▶ **EXERCISE GOAL**
Below are some records; return each one exactly.

------ SUPPLIED RECORDS

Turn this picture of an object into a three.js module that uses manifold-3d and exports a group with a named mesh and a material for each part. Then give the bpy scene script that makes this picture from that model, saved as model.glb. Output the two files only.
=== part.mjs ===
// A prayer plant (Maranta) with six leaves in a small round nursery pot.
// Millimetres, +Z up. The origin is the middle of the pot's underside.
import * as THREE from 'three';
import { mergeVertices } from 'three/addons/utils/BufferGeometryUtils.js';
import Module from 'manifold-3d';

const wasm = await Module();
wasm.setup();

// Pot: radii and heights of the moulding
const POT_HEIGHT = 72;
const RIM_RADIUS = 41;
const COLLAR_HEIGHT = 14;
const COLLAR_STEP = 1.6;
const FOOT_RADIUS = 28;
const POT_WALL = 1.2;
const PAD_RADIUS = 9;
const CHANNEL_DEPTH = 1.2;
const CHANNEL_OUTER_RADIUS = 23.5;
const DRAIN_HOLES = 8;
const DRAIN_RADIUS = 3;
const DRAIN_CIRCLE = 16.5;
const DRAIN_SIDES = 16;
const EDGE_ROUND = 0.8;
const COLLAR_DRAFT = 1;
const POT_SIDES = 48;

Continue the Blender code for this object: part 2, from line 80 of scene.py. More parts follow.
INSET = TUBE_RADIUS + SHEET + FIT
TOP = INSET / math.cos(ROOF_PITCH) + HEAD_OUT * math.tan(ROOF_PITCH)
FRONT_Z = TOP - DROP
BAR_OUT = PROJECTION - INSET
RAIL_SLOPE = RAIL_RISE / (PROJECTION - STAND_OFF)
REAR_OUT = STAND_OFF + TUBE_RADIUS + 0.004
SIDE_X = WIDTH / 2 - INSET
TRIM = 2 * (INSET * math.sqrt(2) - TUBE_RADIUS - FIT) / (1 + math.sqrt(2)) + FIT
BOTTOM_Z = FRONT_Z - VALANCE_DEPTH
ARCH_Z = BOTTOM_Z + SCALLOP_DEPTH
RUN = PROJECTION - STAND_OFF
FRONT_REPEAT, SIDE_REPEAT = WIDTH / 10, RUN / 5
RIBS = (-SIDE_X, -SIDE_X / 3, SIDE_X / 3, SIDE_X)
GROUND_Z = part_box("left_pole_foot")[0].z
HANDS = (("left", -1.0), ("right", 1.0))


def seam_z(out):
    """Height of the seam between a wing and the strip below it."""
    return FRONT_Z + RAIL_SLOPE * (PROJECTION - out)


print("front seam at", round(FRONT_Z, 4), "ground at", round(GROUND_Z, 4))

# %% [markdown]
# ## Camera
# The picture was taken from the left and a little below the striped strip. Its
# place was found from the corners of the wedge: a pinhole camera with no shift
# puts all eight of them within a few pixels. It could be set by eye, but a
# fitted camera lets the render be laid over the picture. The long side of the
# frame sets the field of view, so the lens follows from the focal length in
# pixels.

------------

▶ **FINAL ANSWER**
Turn this picture of an object into a three.js module that uses manifold-3d and exports a group with a named mesh and a material for each part. Then give the bpy scene script that makes this picture from that model, saved as model.glb. Output the two files only.
=== part.mjs ===
// A prayer plant (Maranta) with six leaves in a small round nursery pot.
// Millimetres, +Z up. The origin is the middle of the pot's underside.
import * as THREE from 'three';
import { mergeVertices } from 'three/addons/utils/BufferGeometryUtils.js';
import Module from 'manifold-3d';

const wasm = await Module();
wasm.setup();

// Pot: radii and heights of the moulding
const POT_HEIGHT = 72;
const RIM_RADIUS = 41;
const COLLAR_HEIGHT = 14;
const COLLAR_STEP = 1.6;
const FOOT_RADIUS = 28;
const POT_WALL = 1.2;
const PAD_RADIUS = 9;
const CHANNEL_DEPTH = 1.2;
const CHANNEL_OUTER_RADIUS = 23.5;
const DRAIN_HOLES = 8;
const DRAIN_RADIUS = 3;
const DRAIN_CIRCLE = 16.5;
const DRAIN_SIDES = 16;
const EDGE_ROUND = 0.8;
const COLLAR_DRAFT = 1;
const POT_SIDES = 48;

Continue the Blender code for this object: part 2, from line 80 of scene.py. More parts follow.
INSET = TUBE_RADIUS + SHEET + FIT
TOP = INSET / math.cos(ROOF_PITCH) + HEAD_OUT * math.tan(ROOF_PITCH)
FRONT_Z = TOP - DROP
BAR_OUT = PROJECTION - INSET
RAIL_SLOPE = RAIL_RISE / (PROJECTION - STAND_OFF)
REAR_OUT = STAND_OFF + TUBE_RADIUS + 0.004
SIDE_X = WIDTH / 2 - INSET
TRIM = 2 * (INSET * math.sqrt(2) - TUBE_RADIUS - FIT) / (1 + math.sqrt(2)) + FIT
BOTTOM_Z = FRONT_Z - VALANCE_DEPTH
ARCH_Z = BOTTOM_Z + SCALLOP_DEPTH
RUN = PROJECTION - STAND_OFF
FRONT_REPEAT, SIDE_REPEAT = WIDTH / 10, RUN / 5
RIBS = (-SIDE_X, -SIDE_X / 3, SIDE_X / 3, SIDE_X)
GROUND_Z = part_box("left_pole_foot")[0].z
HANDS = (("left", -1.0), ("right", 1.0))


def seam_z(out):
    """Height of the seam between a wing and the strip below it."""
    return FRONT_Z + RAIL_SLOPE * (PROJECTION - out)


print("front seam at", round(FRONT_Z, 4), "ground at", round(GROUND_Z, 4))

# %% [markdown]
# ## Camera
# The picture was taken from the left and a little below the striped strip. Its
# place was found from the corners of the wedge: a pinhole camera with no shift
# puts all eight of them within a few pixels. It could be set by eye, but a
# fitted camera lets the render be laid over the picture. The long side of the
# frame sets the field of view, so the lens follows from the focal length in
# pixels.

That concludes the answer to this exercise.